Two case study locations, HS2 and Waterloo Station throat, will be progressed so as to compare the impact on two very different rail scenarios. This is revolutionary in concept but so was the aircraft ‘fly by wire’ system when originally devised and considered unthinkable by the air industry authorities at the time. Nowadays it is very much a norm and no modern aircraft would use anything else. Such is the acceptance of progress.
A slow process?
All five projects started as ideas for improving capacity but the work to date has shown that other benefits will result, some of which are more significant than easing the capacity constraints.
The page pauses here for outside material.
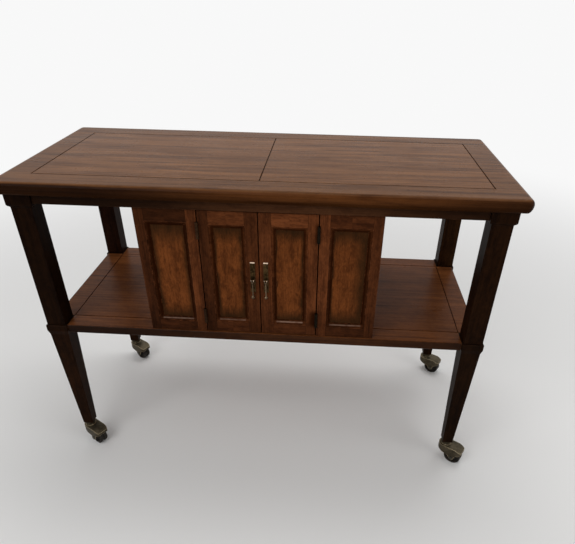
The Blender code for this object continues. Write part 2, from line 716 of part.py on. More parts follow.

Getting acceptance is likely to be a slow process and the Universities are under no illusion that there will be considerable but hopefully measured opposition. History shows that the mainstream railway engineering departments were at best always suspicious of ideas that BR Research sought to impose on them and at worst openly hostile. There were successful examples that shone through, such as the development of SSI resulting in excellent cooperation between research, engineering and industry, but even that had a hard core of die-hard signalling engineers who opposed it on the grounds that computers were inherently unsafe.
The structure of the UK rail industry has moved on and it is re-assuring that participation from signalling companies is happening in some of the current projects. The onerous process of achieving safety approval will have to be gone through and it can be foreseen that the safety fraternity will be pedantic to the extreme for some of these ideas. A reining in of their freedom and responsibilities might have to be called for.
So – exciting stuff and something that will be watched with interest. The real benefit could well be the much closer co-operation between universities and the real world of practical engineering and operations.